With Luis Suarez now decked out in Atletico Madrid’s red and white, dovetailing with another of La Liga’s youthful sensations, Barcelona’s options at centre-forward are limited to Messi, Antoine Griezmann and the lesser spotted Martin Braithwaite.

Alongside that trident, Philippe Coutinho had begun to hint at a return to his best form as the side’s central creator, before picking up an injury which is scheduled to sideline him until mid-November. However, the former Liverpool man looked desperately isolated when shunted out wide on the left against Real Madrid and, much like Griezmann, is better suited to a role through the middle.

And so, Fati’s primary replacement lie on the flanks and come in the form of the club’s two out and out wingers – Ousmane Dembele and Francisco Trincao.

Following the stop-start pattern of his Barcelona career to date, Dembele is in the midst of a high having scored three goals in his last six outings, including the opener against Betis. So far the Frenchman has been mainly used on the right wing, but a change in flank shouldn’t be a problem given his absurd ambidexterity (he describes himself as left-footed but takes penalties with his right foot).

With Dembele on the left, Messi could easily be used on the right but it also presents an opportunity for Trincao. The left-footed Portugal international arrived in Catalonia this summer and has shown flashes of the talent which persuaded Barcelona to part ways with £26m in his raft of cameo appearances.

Francisco TrincaoFrancisco Trincao
Trincao has only been afforded one start this season but has appeared eight times off the bench | Eric Alonso/Getty Images

Trincao’s impressive start to life in Barcelona has only been outshone by the immediate settling of fellow summer arrival Pedri. In one of the two games Fati didn’t start, Koeman opted for the 17-year-old Spaniard on the left against Juventus. In a performance well beyond his tender years, Pedri – the only player younger than Fati in Barcelona’s squad – turned the experienced Juan Cuadrado inside out, floating effortlessly around the pitch, rarely squandering possession and knitting the play together.

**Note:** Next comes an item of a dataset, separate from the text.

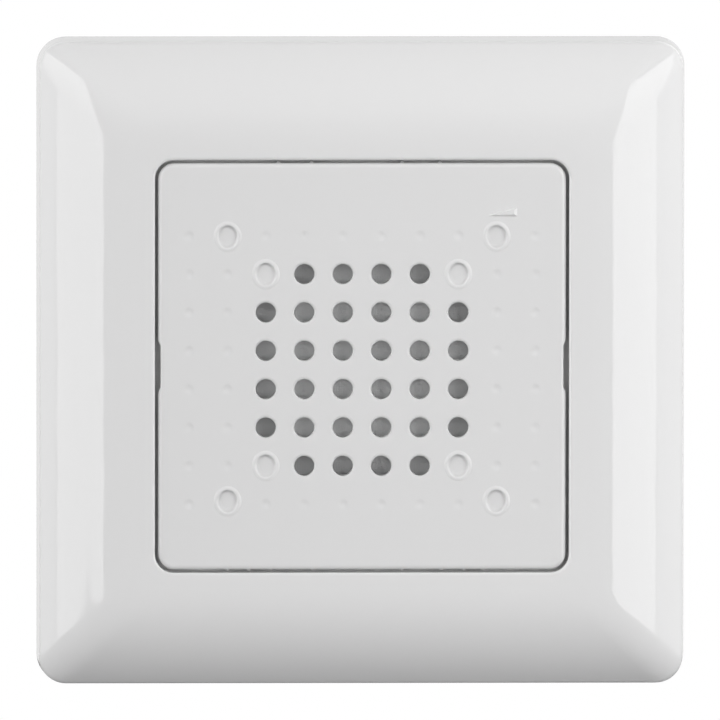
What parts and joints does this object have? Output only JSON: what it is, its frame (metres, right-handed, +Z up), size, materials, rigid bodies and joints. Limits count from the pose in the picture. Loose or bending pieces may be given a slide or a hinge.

However, given his tendency to drift infield when starting out wide, deploying Pedri in this role works best when Jordi Alba, with his lung-bursting surges on the overlap, is there to offer width.

Alternatively, Barcelona’s attack may benefit from a wider change of system in Fati’s absence. If Koeman were to revert to the club’s traditional 4-3-3 – with Frenkie de Jong in place of Sergio Busquets at the base of midfield – it may avoid the congestion which has tended to build up when Barcelona’s rotating carousel of as many as four number tens clog the centre of the pitch.

In addition, adding another midfielder – preferably one more mobile than Busquets – may help Barcelona quell the quality of chances their opponents have been afforded by bypassing their double pivot.

Stripped of Fati, Barcelona return from November’s international break lying eighth in the table with the brutal challenge of travelling to an imperious Atletico Madrid.

Barcelona may not be achieving the scintillating standard forever expected of them, but this lowly league position isn’t supported by the team’s underlying numbers, with their expected goals difference (xGD) per game ranking them third in the division (according to FBref).

However, the Blaugrana racked up those figures with Fati safely ensconced in their attack. How Koeman lines up in his absence and how this configuration performs until his projected return in March, will define Barcelona’s season.